GIVEN EXERCISE
Scan the data below for the string "joints". Copy every line where it appears.
────────
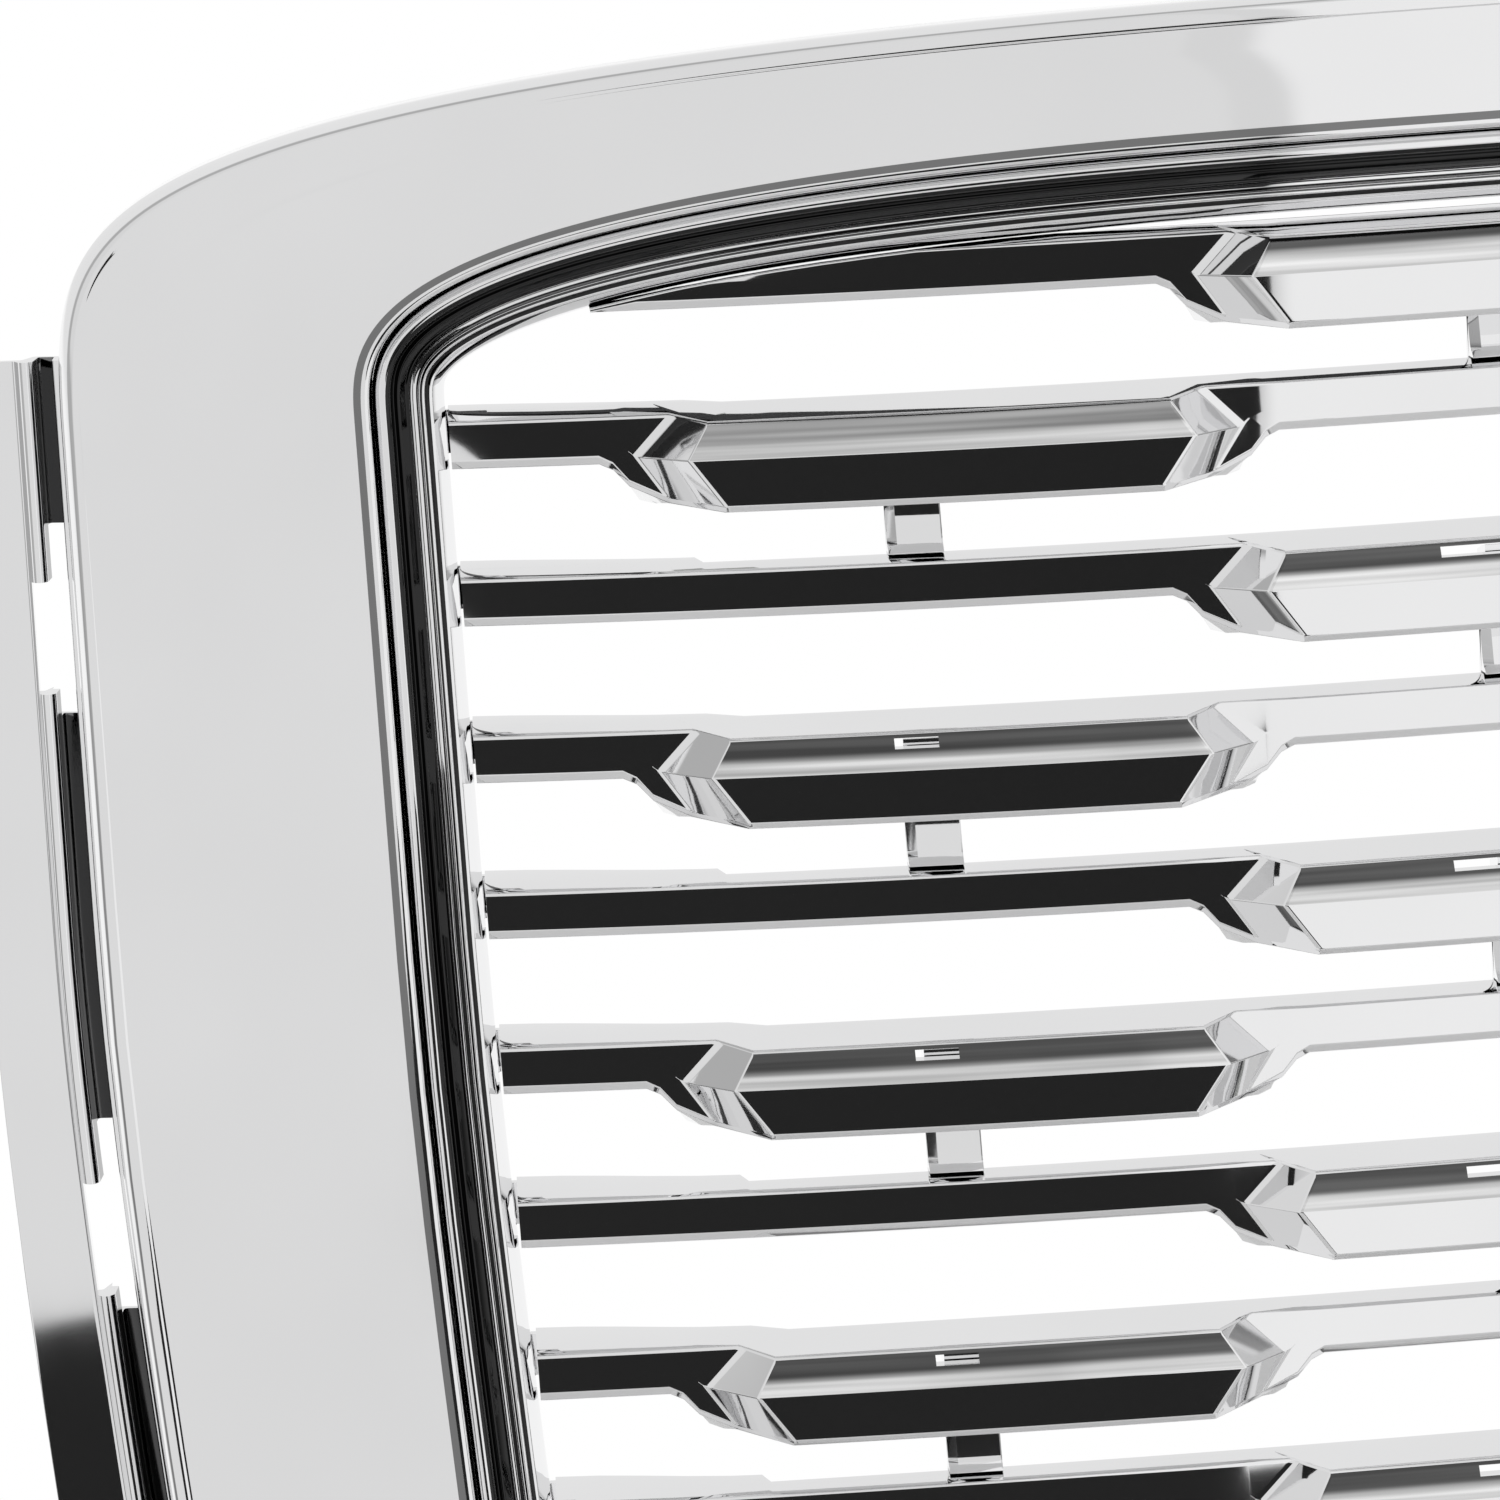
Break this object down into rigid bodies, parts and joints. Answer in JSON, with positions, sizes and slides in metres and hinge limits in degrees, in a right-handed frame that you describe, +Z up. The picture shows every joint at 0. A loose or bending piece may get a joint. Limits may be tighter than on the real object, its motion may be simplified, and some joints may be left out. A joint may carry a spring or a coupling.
{
  "type": "front grille",
  "caption": "Chromed front grille for a heavy truck: arched surround, stepped bezel, staggered horizontal bars with arrow-ended thick sections tied by short posts, slotted side rails.",
  "frame": {"origin": "on the centre plane, at the middle of the fifth bar's front ridge height, on the plane of the bars' front faces; it is the hood's datum for the grille", "axes": "+X to the grille's right as seen from the front, +Y back towards the radiator, +Z up"},
  "size_m": [1.148, 0.2121, 1.062],
  "materials": {
    "chrome": "mirror-bright chrome plating on moulded plastic",
    "dark_plastic": "moulded black, lightly grained",
    "zinc_steel": "zinc plated",
    "rubber": "matt black"
  },
  "bodies": {
    "root": {"surround": "chrome", "inner_bezel": "chrome", "rear_frame": "dark_plastic", "bar_01": "chrome", "bar_02": "chrome", "bar_03": "chrome", "bar_04": "chrome", "bar_05": "chrome", "bar_06": "chrome", "bar_07": "chrome", "bar_08": "chrome", "bar_09": "chrome", "bar_10": "chrome", "bar_11": "chrome", "bar_12": "chrome", "bar_13": "chrome", "bar_14": "chrome", "bar_15": "chrome", "post_01_centre": "chrome", "post_02_left": "chrome", "post_02_right": "chrome", "post_03_centre": "chrome", "post_04_left": "chrome", "post_04_right": "chrome", "post_05_centre": "chrome", "post_06_left": "chrome", "post_06_right": "chrome", "post_07_centre": "chrome", "post_08_left": "chrome", "post_08_right": "chrome", "post_09_centre": "chrome", "post_10_left": "chrome", "post_10_right": "chrome", "post_11_centre": "chrome", "post_12_left": "chrome", "post_12_right": "chrome", "post_13_centre": "chrome", "post_14_left": "chrome", "post_14_right": "chrome", "side_rail_left": "chrome", "side_rail_right": "chrome", "screw_left_1": "zinc_steel", "screw_left_2": "zinc_steel", "screw_left_3": "zinc_steel", "screw_left_4": "zinc_steel", "screw_right_1": "zinc_steel", "screw_right_2": "zinc_steel", "screw_right_3": "zinc_steel", "screw_right_4": "zinc_steel", "top_bracket_left": "zinc_steel", "top_bracket_left_screw": "zinc_steel", "pin_bracket_left": "zinc_steel", "pin_screw_left": "zinc_steel", "grommet_left": "rubber", "top_bracket_right": "zinc_steel", "top_bracket_right_screw": "zinc_steel", "pin_bracket_right": "zinc_steel", "pin_screw_right": "zinc_steel", "grommet_right": "rubber"}
  },
  "joints": []
}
────────
RESPONSE TO THE TASK
Break this object down into rigid bodies, parts and joints. Answer in JSON, with positions, sizes and slides in metres and hinge limits in degrees, in a right-handed frame that you describe, +Z up. The picture shows every joint at 0. A loose or bending piece may get a joint. Limits may be tighter than on the real object, its motion may be simplified, and some joints may be left out. A joint may carry a spring or a coupling.
  "joints": []